Si Stewart et Colbert ont évité les allusions à la politique partisane, les participants à leur rassemblement ont fait preuve d'une moins grande retenue, se moquant notamment du Tea Party et de certaines vedettes de ce mouvement de contestation populiste et conservateur.

«Je ne suis pas une politicienne», pouvait-on lire sur une affiche tenue par une femme déguisée en sorcière, une allusion facétieuse à une pub télévisée dans laquelle Christine O'Donnell, candidate républicaine à l'élection sénatoriale du Delaware, affirmait d'emblée ne pas être «une sorcière».

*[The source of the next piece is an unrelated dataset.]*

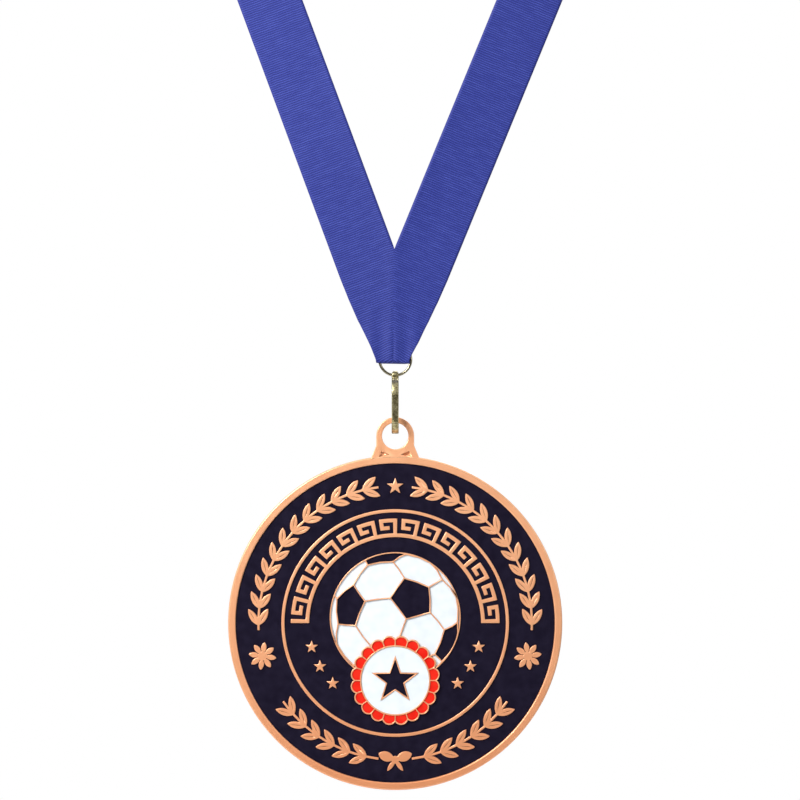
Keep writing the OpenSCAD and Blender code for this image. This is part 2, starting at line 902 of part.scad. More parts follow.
// Flat panel of the V, drawn from the tip, u to the right and v up
module v_panel_2d() {
    crotch_v = ribbon_w / 2 / sin(v_half);
    axis = [sin(v_half), cos(v_half)];
    side = [cos(v_half), -sin(v_half)];
    reach = flat_end - section_gap;
    outer_top = reach * axis + ribbon_w / 2 * side;
    inner_top = reach * axis - ribbon_w / 2 * side;
    outline = [
        for (row = gather_rows)
            let (v = fold_v + row[0] * gather_h)
            [free_half(v) * row[1], v]
    ];
    offset_u = pendant_shift - 0.55;
    polygon(concat(
        [[offset_u + fold_half, fold_v]],
        [for (p = outline) if (p[1] > fold_v) p],
        [outer_top, inner_top, [0, crotch_v], [-inner_top[0], inner_top[1]], [-outer_top[0], outer_top[1]]],
        [for (i = [len(outline) - 1:-1:0]) if (outline[i][1] > fold_v) [-outline[i][0], outline[i][1]]],
        [[offset_u - fold_half, fold_v]]
    ));
}

// Band round the neck: four corners a section, from the flat panel's right end round to its left
section_step = 7;
module band_round() {
    half = ribbon_w / 2;
    first = flat_end - section_gap - section_overlap;
    last = tip_dist * cos(v_half);
    count = ceil((last - first) / section_step);
    function section(i, flip) =
        let (along = first + (last - first) * i / count)
        [for (c = [[-1, 1], [1, 1], [1, -1], [-1, -1]])
            let (p = band_point(along, c[0] * half, c[1] * ribbon_t / 2))
            [flip * p[0], p[1], p[2]]];
    right = [for (i = [0:count]) section(i, 1)];
    left = [for (i = [count - 1:-1:0]) section(i, -1)];
    rings = concat(right, left);
    points = [for (ring = rings) each ring];
    n = len(rings);
    faces = concat(
        [[0, 1, 2], [0, 2, 3]],
        [for (i = [0:n - 2]) for (k = [0:3])
            each [
                [4 * i + k, 4 * i + 4 + k, 4 * i + 4 + (k + 1) % 4],
                [4 * i + k, 4 * i + 4 + (k + 1) % 4, 4 * i + (k + 1) % 4]
            ]],
        [[4 * n - 4, 4 * n - 2, 4 * n - 3], [4 * n - 4, 4 * n - 1, 4 * n - 2]]
    );
    polyhedron(points = points, faces = faces);
}

// Tab behind the fold: round under the wire, up behind the ring and in to the back of the V
module tab_side_2d() {
    clear_of_ring = 0.6;
    slope = 2.2;
    lift_z = ring_z + ring_d / 2 + clear_of_ring;
    meet_z = lift_z + slope * 2 * layer_y;
    outer_y = layer_y + ribbon_t;
    polygon([
        [layer_y, axle_z], [outer_y, axle_z], [outer_y, lift_z],
        [-layer_y + ribbon_t, meet_z + ribbon_t / 2], [-layer_y + ribbon_t, fold_z + tab_h],
        [-layer_y - sink, fold_z + tab_h], [-layer_y - sink, meet_z], [layer_y, lift_z]
    ]);
}

module fold_bend() {
    outer = layer_y + ribbon_t;
    rotate([90, 0, 90])
        translate([0, 0, -tab_half])
            linear_extrude(2 * tab_half)
                difference() {
                    circle(r = outer, $fn = 48);
                    circle(r = layer_y, $fn = 48);
                    translate([-outer - over, 0])
                        square([2 * outer + 2 * over, outer + over]);
                }
}

module ribbon() {
    color([0.24, 0.28, 0.66])
        union() {
            translate([leaned(tip)[0], band_front + ribbon_t, leaned(tip)[2]])
                rotate([0, lean, 0])
                    rotate([90, 0, 0])
                        linear_extrude(ribbon_t)
                            v_panel_2d();
            rotate([0, lean, 0])
                band_round();
            translate([pend_x, ring_y, axle_z])
                fold_bend();
            translate([pend_x, ring_y, 0])
                side_plate(2 * tab_half)
                    tab_side_2d();
        }
}

ribbon();
jump_ring();
clip_hook();
clip_pin();
clip_gate();
medal_casting();
band_enamel();
key_enamel();
ball_white_enamel();
ball_black_enamel();
badge_red_enamel();
badge_white_enamel();
badge_star_enamel();
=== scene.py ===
# %% [markdown]
# A tournament medal on its neck ribbon. A cast copper medal with soft enamel hangs from a snap
# hook, a jump ring and a royal-blue grosgrain ribbon. The hard parts come from the CAD model as a
# frame that never moves. Blender gives them finishes and rounded edges, and it makes the cloth,
# which CAD can't draw well.

import math

import bmesh
import bpy
from mathutils import Matrix, Vector


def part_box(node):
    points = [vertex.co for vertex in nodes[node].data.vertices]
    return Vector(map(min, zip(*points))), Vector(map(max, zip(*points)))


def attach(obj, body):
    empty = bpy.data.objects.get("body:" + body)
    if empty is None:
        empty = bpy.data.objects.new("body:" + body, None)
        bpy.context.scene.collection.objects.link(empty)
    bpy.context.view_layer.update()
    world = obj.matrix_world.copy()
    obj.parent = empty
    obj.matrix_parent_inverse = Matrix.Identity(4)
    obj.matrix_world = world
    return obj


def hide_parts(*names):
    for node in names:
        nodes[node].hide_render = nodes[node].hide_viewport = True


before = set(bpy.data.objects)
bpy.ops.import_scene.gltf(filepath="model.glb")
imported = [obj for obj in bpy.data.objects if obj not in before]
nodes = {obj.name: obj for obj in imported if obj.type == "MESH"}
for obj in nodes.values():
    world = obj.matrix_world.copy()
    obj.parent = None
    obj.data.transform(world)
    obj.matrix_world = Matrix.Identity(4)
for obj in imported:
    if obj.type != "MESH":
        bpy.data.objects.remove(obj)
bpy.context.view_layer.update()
print("CAD nodes:", sorted(nodes))

# %% [markdown]
# Every length below is thought of in millimetres, because that is how a medal is drawn, and Blender
# counts in metres. A small helper keeps the numbers readable. The middle of the disc is read from
# the casting's own box, so everything that is placed on the medal follows it.

# %% Units and the places that others need
MM = 0.001


def mm(*values):
    """A length or a point given in millimetres, in metres."""
    return values[0] * MM if len(values) == 1 else Vector(values) * MM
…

Plusieurs participants ont également brandi des pancartes accusant Fox News et quelques-unes de ses têtes d'affiche, dont Beck et Sean Hannity, d'alimenter l'extrémisme politique. «Seuls les nazis sont des nazis», proclamait une affiche dénonçant les comparaisons parfois douteuses établies par les animateurs de la chaîne d'information conservatrice.

Dérives dénoncées

À la fin du rassemblement, Stewart a lui-même déploré les dérives et outrances du débat politique américain, montrant du doigt les commentateurs des chaînes d'information câblées et les politiciens démocrates et républicains de Washington. Contrairement aux autres Américains, ceux-ci ne semblent connaître qu'un mode de communication, celui de l'affrontement, a-t-il déploré.

«Les seuls endroits où les Américains ne travaillent pas ensemble, c'est ici et sur les chaînes d'information câblées, a-t-il dit. Si nous amplifions tout, nous n'entendons rien.»

Avant de conclure le rassemblement sur cette note sérieuse, Stewart et Colbert avaient échangé des gags entrecoupés de numéros musicaux mettant notamment en vedette Kid Rock, Sheryl Crow, Jeff Tweedy, Mavis Staples, Yusuf Islam, alias Cat Stevens, et Ozzy Osbourne.

Plusieurs participants avaient parcouru de grandes distances pour répondre à l'appel de Stewart et Colbert. Ils avaient tous un message politique à passer.

«Nous devons défendre nos droits et tenir tête au Parti républicain», a dit Laura Herrera, native de Phoenix, qui tenait une pancarte disant «Je viens d'Arizona, je m'excuse», allusion à la loi controversée de cet État du Sud-Ouest pour combattre l'immigration illégale.

«Je voulais que les médias voient l'autre côté de la médaille», a pour sa part déclaré Gene Tackett, qui avait quitté la veille Bakersfield, en Californie, pour participer au rassemblement du duo Stewart-Colbert. «J'ai l'impression que les médias attachent beaucoup trop d'attention à ce que la droite fait, dit ou pense.»

Jim Tarrent n'a pas eu à voyager très loin pour se rendre au Mall, lui qui vit avec sa famille à Silver Spring, ville du Maryland située en banlieue de Washington. Mais il semblait aussi ravi que les autres de se retrouver parmi la foule, dont l'importance lui a semblé être de bon augure à la veille des élections de mi-mandat.

«C'est très encourageant, cela me rend optimiste», a-t-il dit.

Le «rassemblement pour rétablir la santé mentale et/où la peur» se voulait une réplique à celui de Glenn Beck. En annonçant l'événement, Jon Stewart avait évoqué son intention de donner la parole «aux 80-85% des Américains qui ne sont pas des extrémistes».

Quant à Colbert, qui ne se départit jamais de son personnage d'animateur conservateur, il avait invité ses fans à dénoncer «tous ceux qui cherchent à remplacer la peur par la raison».

Stephen Harper

Matthew Millward, Torontois de 43 ans, a répondu à l'appel de Colbert. Déguisé en Stephen Harper, il brandissait une grande affiche sur laquelle étaient énumérées les choses dont les «Canadiens devraient avoir peur». On trouvait parmi sa liste: les professeurs de Harvard, les registres d'armes à feu, les médias, Omar Khadr et les recensements longs.

«Les Américains n'ont pas le monopole de la peur», a déclaré Millward en imitant la voix du premier ministre Harper. «Je vais faire la même chose que Bush a faite pour se maintenir au pouvoir. Je vais faire peur au monde.»